BIO TDS Supporting Materials for

Bioinformatic Tools Discovery System

The Bio-TDS Bio Tools Discovery Systems has been developed to assist researchers in retrieving the most applicable analytic tools by allowing them to formulate their questions as free text. The Bio-TDS is a flexible retrieval system that affords users from multiple bioscience domains ( e.g. genomic, proteomic, bio-imaging) the ability to query over 15,000 analytic tool descriptions integrated from well-established, community repositories. One of the primary components of the Bio-TDS system is the ontology and natural language processing workflow for annotation, curation, query processing, and evaluation. The Bio-TDS’s scientific impact was evaluated using sample questions posed by researchers retrieved from Biostars, a site focusing on biological data analysis. The Bio-TDS was compared to five similar bioscience analytic tool retrieval systems with the Bio-TDS outperforming the others in terms of relevance and completeness. The Bio-TDS offers researcher the capacity to associate their bioscience question with the most relevant computational toolsets required for the data analysis in their knowledge discovery process.
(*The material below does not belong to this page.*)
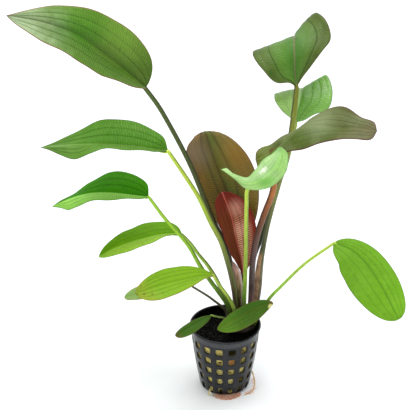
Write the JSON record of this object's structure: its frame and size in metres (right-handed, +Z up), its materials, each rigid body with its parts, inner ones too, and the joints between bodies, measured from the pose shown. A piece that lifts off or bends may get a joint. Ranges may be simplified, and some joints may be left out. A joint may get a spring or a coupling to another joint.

Bioinformatics Elaborated Tools Specifications (BETS) provides a standard for analytic tool descriptions. The analytic tool descriptions (i.e. metadata) gathered from community tool repositories integrated into the Bio-TDS are stored in JSON format using the BETS standard. This standard consists of core BETS attributes and domains/repositories specifics attributes (see Figure S1) The core BETS attributes are manually mapped to the repository attribute

The Bio-TDS combines bioinformatics tools from five other repositories and stores them in one central location, following BETS (Bioinformatics Elaborated Tool Specification). There are six main modules that convert the data from each of the five repositories into BETS tools and store the new tools into the Bio-TDS database. The BETS Checker is a Java application that tests the compatibility of a tool with the BETS specification. A tool is considered “compatible” if it is in the format specified by the specific BETS converter. For example, the system contains a mapper called Galaxy Converter. A tool from the Galaxy Tool Shed can only be “compatible” if it matches the predefined Galaxy format.